Sorry for the late reply.

Right now we are not planning to do this since one of the main ideas behind Micrometer is the ability to switch between metrics backend with minimal pain. This would encourage users adding lots of Datadog-specific code in their codebase which will make switching significantly harder and the code less portable. This could also open the door for misusage which can open the door for other issues too.

patrickbadley commented 1 year ago

Hi @jonatan-ivanov, I understand that you are trying to stick to a core value of your project, but I don't think this change has all of the negative consequences you mention.

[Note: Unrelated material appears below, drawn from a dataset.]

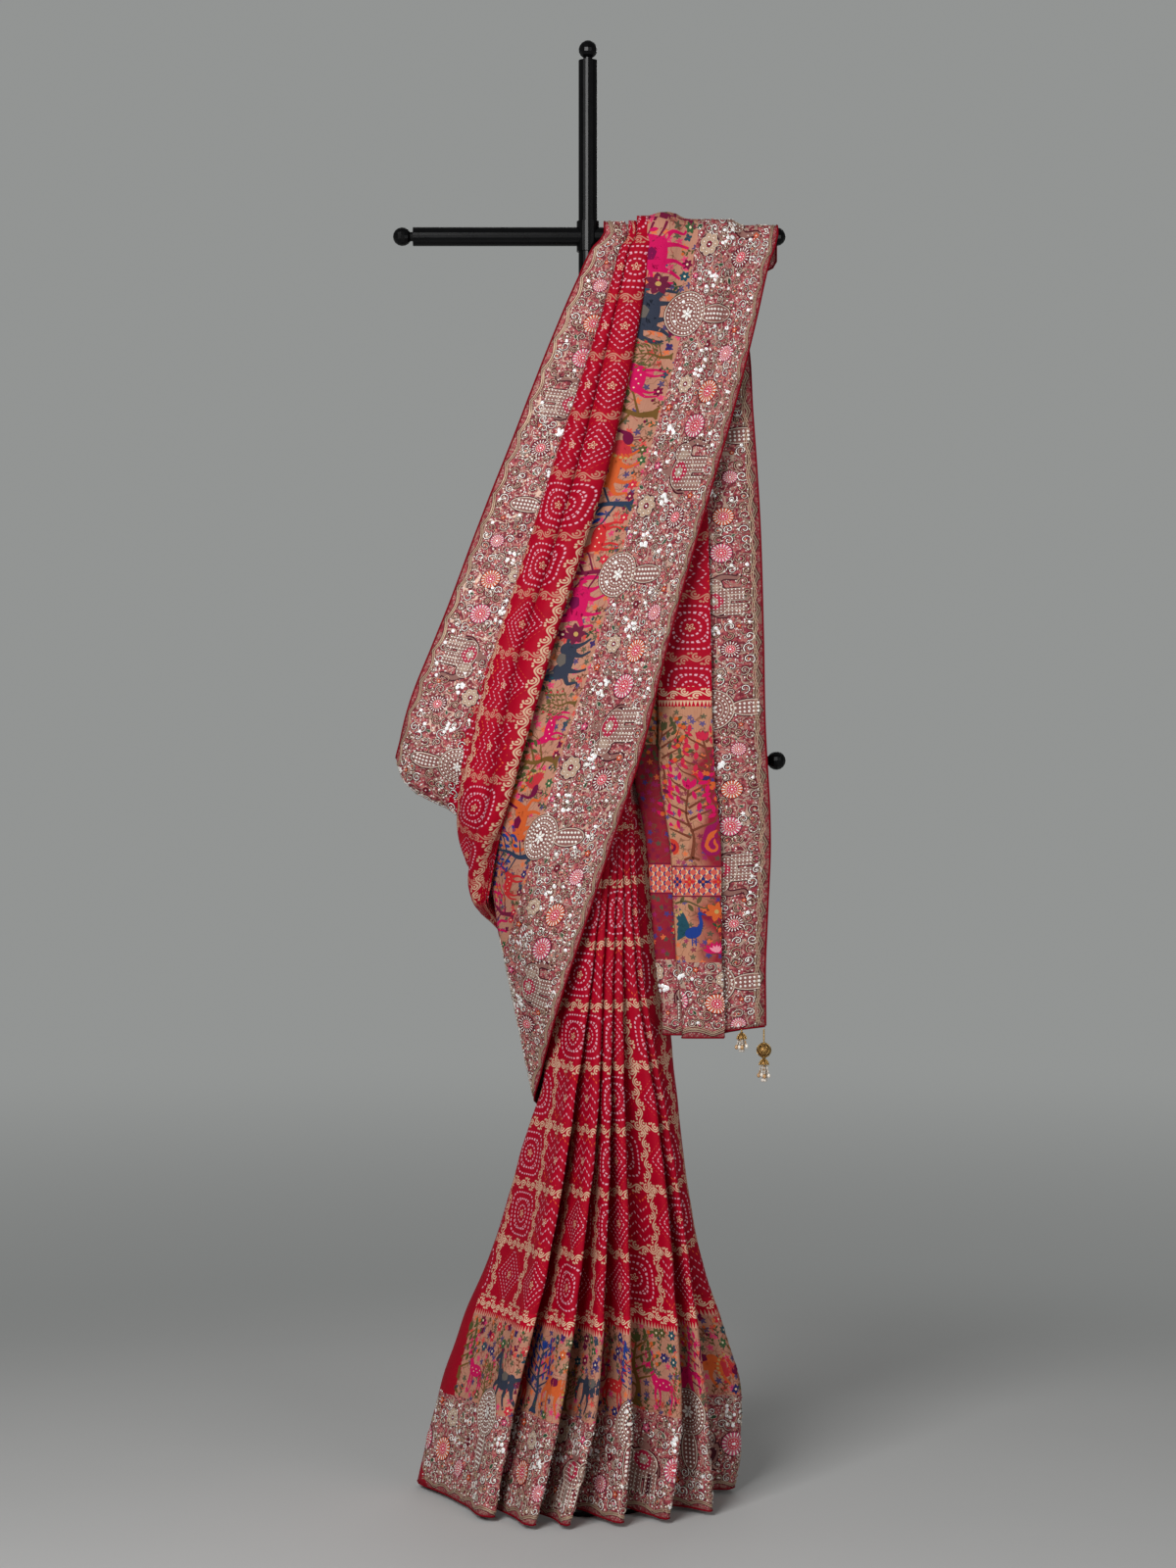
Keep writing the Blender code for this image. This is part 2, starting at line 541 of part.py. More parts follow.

  1. Users would be knowingly opting in to this feature and accepting any of the implications of doing so which I believe is up to them to decide based on their priorities: portability or feature set.
  2. It does not require "Datadog-specific code". The code supports a feature that may only currently be supported by datadog, but could be implemented by any of the other backends.
  3. There is not "a lot" of Datadog-specific code. The code required would be a pretty simple overridden Tag class. If the user did end up switching to a different library they could simply remove the overridden compare method. It's a one line code change I believe (excluding any nice-to-have code clean up to remove references to the unneeded class).
  4. In regards to portability, I believe that the main value in having a library that supports multiple back ends is (or should be) less about having the ability for one user to change their backend, which presumably happens very rarely, but more so, to allow for many different users using different backends to leverage your library. In my experience, changing a third party "back end" of any kind does not happen often, and when it does, it is expected to involve some sort of migration. I don't think that limiting the functionality of one supported back end in the name of portability to back ends with different behavior is a benefit to the library or its users.

I hope you change your mind and add this simple change so that my team, and others, can leverage the full feature set provided by Datadog without negatively impacting any other users of your library.